= My Body Back =

Project supporting survivors of sexual assault in the United Kingdom

The My Body Back Project was set up in London by Pavan Amara in August 2014. First intended as a website and support network for survivors of sexual assault, it has expanded its scope into first a sexual health clinic and then other projects such as a maternity clinic, a photography project and various workshops.

==Foundation==

Having survived a sexual assault in her teens, Pavan Amara realised in her twenties she was having trouble accessing healthcare and when she spoke to other women she realised many people had issues resulting from trauma. She therefore decided to set up the My Body Back Project in August 2014. She intended it to provide a website which could be useful for survivors of sexual assault and also a support network. She also wanted it to help medical professionals help survivors better. My Body Back became a group which would provide healthcare and also sex and relationship support groups aimed specifically at women and trans people who have survived sexual assault. It is a non-profit organisation. Amara wanted to provide physical and practical resources.

==Clinic==

After one year, the project set up a clinic intended for survivors of sexual assault. It was the first of its kind in the world. The clinic was funded by the National Health Service (NHS) and located at St Bartholomew's Hospital in London. The clinic provided testing for sexually transmitted infections, cervical screening and birth control advice.

The clinic opened a branch in Glasgow in 2018. The project was funded by the Scottish Government. It was to be run by NHS doctors, nurses, counsellors, administrators and volunteers from Rape Crisis Scotland who had been trained by members of the London clinic.

==Maternity clinic==

Having heard from women that they would like to have a maternity clinic set up exclusively for survivors of sexual assault, My Body Back set up the UK's first such clinic in 2016 together with Barts Health NHS Trust. It was established at the Royal London Hospital. Amara commented that "a number of the women told me how isolated they felt throughout pregnancy and labour and how it had triggered them into remembering their experience of being raped."
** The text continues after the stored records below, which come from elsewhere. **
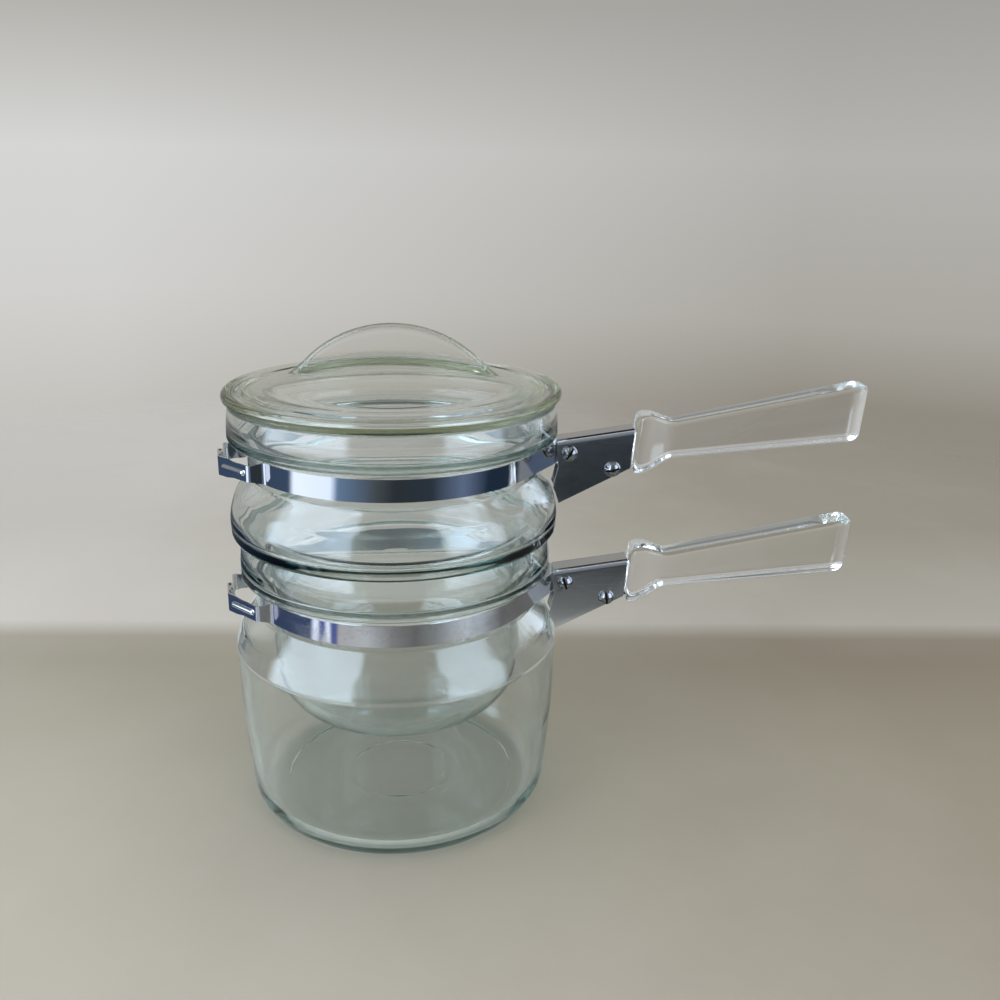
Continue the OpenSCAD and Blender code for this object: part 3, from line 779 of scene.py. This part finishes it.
def tongue_mesh(band_z):
    """The part of the grip that fills the bracket."""
    side = [
        (TONGUE_X, TONGUE_TOP),
        (TONGUE_END, TONGUE_TOP),
        (TONGUE_END, -9.6),
        (COLLAR_X - 5.4, -11.5),
        (TONGUE_X, -16.6),
    ]
    bm = bmesh.new()
    loop = [bm.verts.new(on_bracket(x, -TONGUE_W / 2, z, band_z)) for x, z in side]
    face = bm.faces.new(loop)
    out = bmesh.ops.extrude_face_region(bm, geom=[face])
    moved = [v for v in out["geom"] if isinstance(v, bmesh.types.BMVert)]
    bmesh.ops.translate(bm, verts=moved, vec=(0, TONGUE_W * MM, 0))
    bmesh.ops.recalc_face_normals(bm, faces=bm.faces)
    return bm


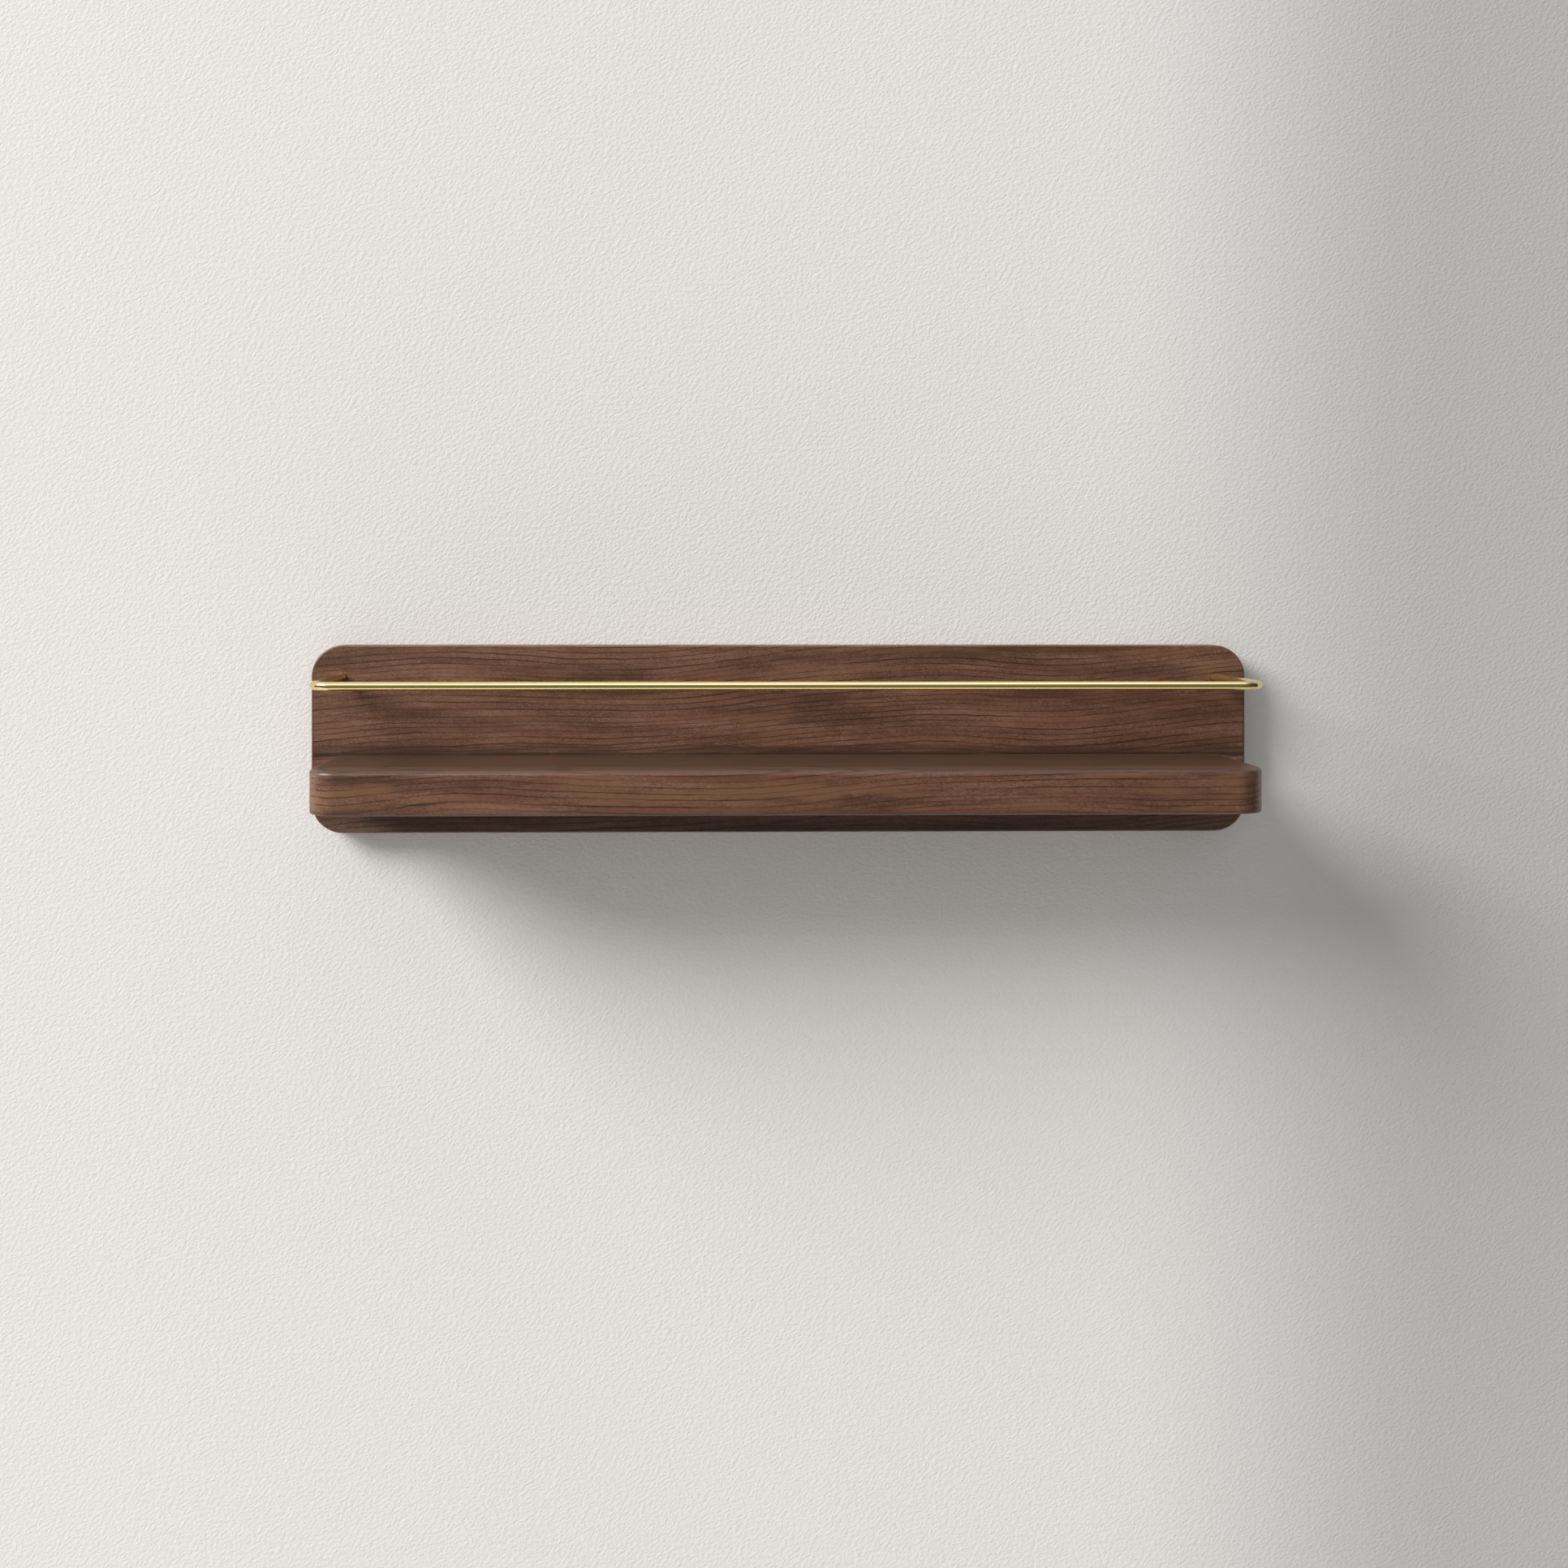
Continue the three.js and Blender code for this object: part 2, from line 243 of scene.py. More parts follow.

Women at the clinic could attend antenatal classes, have gynaecological examinations, and receive psychological support from trained staff, such as midwives, pediatricians and psychologists. The users also had access to self-test kits to avoid being touched. This was helpful since sometimes women being examined were being unintentionally put into positions or situations which brought back the trauma of assault. Amara runs the clinic alongside gynaecologist and obstetrician Dr Rehan Khan and consultant midwife Inderjeet Kaur. On the topic of why nobody had set up such a clinic before, Amara commented "I really don't think it's the fault of health workers, because everybody's been wonderful helping me do this."

==Other projects==

My Body Back began a photography project with photographer Rankin in 2016, focused upon aiding women recover from sexual assault. Rankin took extreme close-up shots of temporary tattoos on the women's skin which gave messages of strength and solidarity such as 'Nobody is entitled to my body but me'. Rankin commented "I was truly moved by this project and humbled to be involved. The sheer strength of these women, after what they have been through, left me speechless."

'Notes of Love' was a project in which people write anonymous messages to survivors of sexual assault, which are then distributed by Rape Crisis England and Wales. Amara invited students from 20 universities to participate in the project. Another project was Café V, a regular Saturday morning meeting in a sex shop in Shoreditch, East London, where women could discuss how to enjoy sexual intercourse again after experiencing rape. The café was trans-inclusive.

The Clit List is a pornography resource for survivors of sexual assault. It aims to provide detailed reviews of pornographic films, so that people can decide if they want to watch them or not without triggering.